The man who approached Jesus made a mistake. For him, good was good enough, when he had the potential to become even better. Are we too sometimes like this? Are we too quickly satisfied with the basics of the faith? Do we say “I know what’s in the Bible, so I don’t really need to read it.” Or “I said some prayers today, so I don’t really need to pray every day.”
Sometimes we are satisfied simply because we can say “many people have done worse things.” Do we really think that we have accomplished something great in life simply because we have not killed anyone, we have not committed adultery, we have not stolen, or we have not lied?
On our Christian journey these are only first steps along the way. It is only when we set aside the bad news that sin is, can we truly discover the good news of a daily walk with Jesus that not only leads us away from sin, but even more importantly directs us to a life of ever growing faith, virtue, and overall goodness.
So why was this man, and sometimes we as well, blinded to the greater good that God is calling us towards? In his case he was too attached to his money? We too may have this problem, where our attachment to money is more important than our attachment to God Himself.

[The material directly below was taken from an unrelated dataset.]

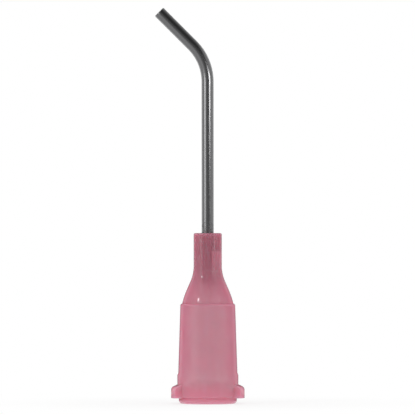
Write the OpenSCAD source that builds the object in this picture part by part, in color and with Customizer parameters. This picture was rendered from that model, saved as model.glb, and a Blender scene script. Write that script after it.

Perhaps money has become our God.
However, this is not the only attachment that we have that leads us away from God and prevents us from developing our spiritual life. For some it may be sports, for some it may be work, for others is may be leisure. These things may be good, but if these take precedence over our spiritual life then they are bad news for us.
The good news became bad news for the man in this Gospel because he grasped on to his money more than he wanted to grasp on to Jesus. If this Gospel were written for us, would it read that we went away very sad because we preferred our Sunday football game or whatever it is that we put before our invitation from Jesus to move closer to Him.
Whatever it is that we are trying to hold on to, we have to realize that the more we try to hold on to anything other than the word of God we are deluding ourselves and setting ourselves up for the bad and sad news. Earthly possessions and pleasures are only a passing and temporary phenomenon. Holding on to things that are passing, is like trying to pick up water. It really does not work very well.
If we try to pick up water, it will only pass through our hands. Water is not meant to be picked up, but is rather meant to be used and shared. When we fill a cup of water we can both nourish ourselves and others with it. If I drink from it and give others to drink from it, then I and those around me are nourished. It is the same thing with earthly goods. We can use them for good things, but the more we grasp on to them the more they slip through our fingers.
Yes, we are supposed to work hard, be successful, have sufficient goods, and enjoy them. But if we do not see these as passing pleasures then the good news of our success is bad news within the larger picture of our life.
The saddest and worst kind of bad news is when we put the things that are passing above our love for God. For this man and for all of us, what starts off as good and happy news could easily and very quickly become bad and sad news.
Today, Jesus invites us, as he invited the man in the Gospel to not be afraid to let go of our attachments to everything that will pass and to hold on to the principles of the gospel which will bring us great happiness here and also lead us to eternal life.
We may be surprised that a man turned down an opportunity to be a disciple of Jesus. We may say this is very sad. However, how sadder are we, if we keep grasping on to what is passing. By doing this we forget to hold on to the Good News which is Christ Himself who alone can lead us to the fullness of happiness in this world and ultimately to eternal life.